Каждый раз, оказавшись в Китае или Японии, Колчак все глубже погружается в духовный мир Востока - и, кажется, православие тому не помеха. Посещает и единственный в Токио православный храм (выстроенный за то время, пока он там находился), и множество синтоистских и буддийских святилищ в разных частях Японии. Знакомится с обоими направлениями буддизма - хинаяной и махаяной, пытается вникнуть в заинтересовавший его дзэн-буддизм. Становится знатоком старинного японского оружия. Практикует разного рода медитации, переводящие его в состояние забытья, бессмыслия.

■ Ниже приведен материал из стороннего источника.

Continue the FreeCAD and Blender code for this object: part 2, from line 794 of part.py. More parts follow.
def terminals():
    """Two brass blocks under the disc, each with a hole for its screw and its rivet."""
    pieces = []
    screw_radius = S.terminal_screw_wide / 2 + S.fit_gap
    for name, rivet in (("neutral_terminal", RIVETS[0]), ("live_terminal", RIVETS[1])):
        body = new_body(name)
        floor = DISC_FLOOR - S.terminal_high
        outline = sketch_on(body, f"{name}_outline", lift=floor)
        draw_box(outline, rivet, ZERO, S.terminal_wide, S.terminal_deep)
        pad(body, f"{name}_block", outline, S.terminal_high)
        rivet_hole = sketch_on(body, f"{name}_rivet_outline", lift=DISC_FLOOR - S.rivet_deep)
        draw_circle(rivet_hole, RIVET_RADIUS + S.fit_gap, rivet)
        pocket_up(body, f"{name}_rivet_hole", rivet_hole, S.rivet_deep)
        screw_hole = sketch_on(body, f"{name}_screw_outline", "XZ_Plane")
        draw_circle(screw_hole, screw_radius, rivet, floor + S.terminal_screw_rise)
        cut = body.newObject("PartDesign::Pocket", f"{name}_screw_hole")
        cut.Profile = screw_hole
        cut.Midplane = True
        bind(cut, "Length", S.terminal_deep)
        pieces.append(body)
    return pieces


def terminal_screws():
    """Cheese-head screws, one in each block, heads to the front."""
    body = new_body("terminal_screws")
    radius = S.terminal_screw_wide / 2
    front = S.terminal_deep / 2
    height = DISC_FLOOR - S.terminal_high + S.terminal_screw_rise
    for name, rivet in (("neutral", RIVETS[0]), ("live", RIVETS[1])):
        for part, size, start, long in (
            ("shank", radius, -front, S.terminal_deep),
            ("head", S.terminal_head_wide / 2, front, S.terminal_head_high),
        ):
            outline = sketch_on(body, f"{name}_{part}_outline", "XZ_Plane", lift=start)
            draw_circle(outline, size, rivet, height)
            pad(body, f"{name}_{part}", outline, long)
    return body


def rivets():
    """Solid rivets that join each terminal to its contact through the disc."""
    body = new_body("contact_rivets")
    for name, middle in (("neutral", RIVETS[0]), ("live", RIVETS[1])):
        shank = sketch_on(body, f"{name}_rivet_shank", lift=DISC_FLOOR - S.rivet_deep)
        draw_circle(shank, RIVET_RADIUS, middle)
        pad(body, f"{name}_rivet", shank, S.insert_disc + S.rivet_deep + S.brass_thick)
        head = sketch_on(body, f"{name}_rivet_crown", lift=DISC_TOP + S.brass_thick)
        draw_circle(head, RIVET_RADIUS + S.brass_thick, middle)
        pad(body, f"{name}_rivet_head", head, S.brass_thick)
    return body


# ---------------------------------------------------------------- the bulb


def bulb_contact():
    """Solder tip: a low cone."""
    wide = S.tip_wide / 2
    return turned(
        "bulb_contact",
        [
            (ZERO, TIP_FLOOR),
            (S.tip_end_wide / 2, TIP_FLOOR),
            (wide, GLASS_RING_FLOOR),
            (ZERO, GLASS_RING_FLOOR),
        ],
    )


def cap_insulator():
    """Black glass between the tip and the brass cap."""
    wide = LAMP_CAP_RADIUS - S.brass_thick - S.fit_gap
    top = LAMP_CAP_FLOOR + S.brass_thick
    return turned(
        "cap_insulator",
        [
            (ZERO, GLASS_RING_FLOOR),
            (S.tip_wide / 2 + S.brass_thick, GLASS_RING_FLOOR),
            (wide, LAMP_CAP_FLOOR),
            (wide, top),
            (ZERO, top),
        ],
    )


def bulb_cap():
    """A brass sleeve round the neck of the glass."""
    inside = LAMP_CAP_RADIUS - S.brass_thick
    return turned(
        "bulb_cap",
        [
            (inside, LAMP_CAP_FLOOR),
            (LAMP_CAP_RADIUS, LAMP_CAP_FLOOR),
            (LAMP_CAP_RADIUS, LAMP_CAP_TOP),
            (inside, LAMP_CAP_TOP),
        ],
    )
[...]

Часами при свете камина смотрит на отражение горящих углей в лезвии японского клинка, хранящего "живую душу воина". Попеременно изучает буддийскую философию, природу и население Месопотамии, принципы и детали английской военной службы или отправляется бродить по улицам Шанхая. Мы чувствуем во всем этом какие-то новые для нас линии соприкосновения Запада и Востока. ("Японская" тема в жизни Колчака требует специального исследования со стороны специалиста-востоковеда, и ясно, что наши примечания - лишь первое, слабое прикосновение к этой теме.)
Введенный в научный оборот материал не дает пока возможности проследить все токи других эпох и культур, идущие через этого человека. Отчетливо ощущается, кроме восточной, пожалуй, только английская традиция.
Он патриот России, но национальный вопрос для него будто не существует. Мы видим его воюющим с немцами, турками, японцами, конфликтующим с чехами и с западными союзниками, с финнами, наталкиваемся на скептические замечания о Соединенных Штатах, но не находим ни слова осуждения в адрес какой-либо нации как таковой. Слово "еврей" встретим в его письмах один раз, да и то в речи японского самурая (известно, что, хотя в сибирском окружении Колчака бытовал антисемитизм, сам он был ему абсолютно чужд, а евреи в Сибири политссыльные тут не в счет - оказывали поддержку его режиму).
Все люди делятся для него на два главных разряда, но не по признаку "наши - не наши", или "русские - чужеземцы", или "морские офицеры - все прочие" (корпоративный дух так же чужд ему, как национальное чванство). Есть уважаемые, достойные, и есть презираемые, омерзительные. К первым могут относиться и противники (воевавшие с нами в прошлом и собирающиеся воевать в будущем, как полковник японского генштаба Ямоно Конъюро Хизахидэ; воюющие в настоящем, как командующий турецким флотом германский адмирал французского происхождения Вильгельм Сушон). Вторые тоже встречаются в разной среде (таков "болтун" Керенский: у Колчака буквально рука не хочет писать его имя-отчество: написав было "Александр Федорович", он тут же зачеркивает эти слова и заменяет их одной фамилией; таковы Ленин и его окружение, которых Колчак уверенно считает агентурой германского Большого Генерального штаба)...
x x x
Чем скуднее и искаженнее было наше прежнее знание о Колчаке, тем быстрее нарастают сочувствие и симпатия, а то и любовь к адмиралу.
Вот тут-то и подстерегают читателя (и исследователя!) самые коварные неожиданности.
Возникает максималистское желание потребовать от своего героя немедленных ответов на скопившиеся вопросы, но ответов этих у адмирала нет. Ни малейшей догадки о будущих - современных - глобальных проблемах. Никаких многообещающих идей в области политического устройства (показательно, что, противопоставляя идеологии социализма "военную идею", Колчак объявил о том, что ровно через две недели после взятия Москвы он соберет Учредительное собрание, в котором подавляющее большинство составляли как раз социалисты разных мастей). И так можно перебрать многое - со сходным результатом и с нарастающим итогом: нет, адмирал не прозорливец и не мудрец.
Со смущением и горечью несбывшегося ожидания приходится констатировать: не гений он и не титан, по-настоящему многосторонней и сложной натурой его, пожалуй, не назовешь, окружающая жизнь меняется быстрее, чем его внутренний мир. У него есть прочность, цельность, стойкость натуры, нравственная чистота, он лучшим образом воплотил в себе тип русского морского офицера, о чем не раз говорилось выше, но рамки и границы его личности и его возможностей очевидны.
Не разочаруется ли в нашем герое читатель, жаждущий или целиком принимать его, или полностью отвергать?
x x x
"Милая, обожаемая моя Анна Васильевна..." называется наш сборник. С равным основанием на обложку можно было вынести "Милый Александр Васильевич, далекая любовь моя...", или "Моя любимая химера...", или "Где Вы, радость моя, Александр Васильевич?" и, переставив имена в подзаголовке, выдвинуть на первое место Колчака.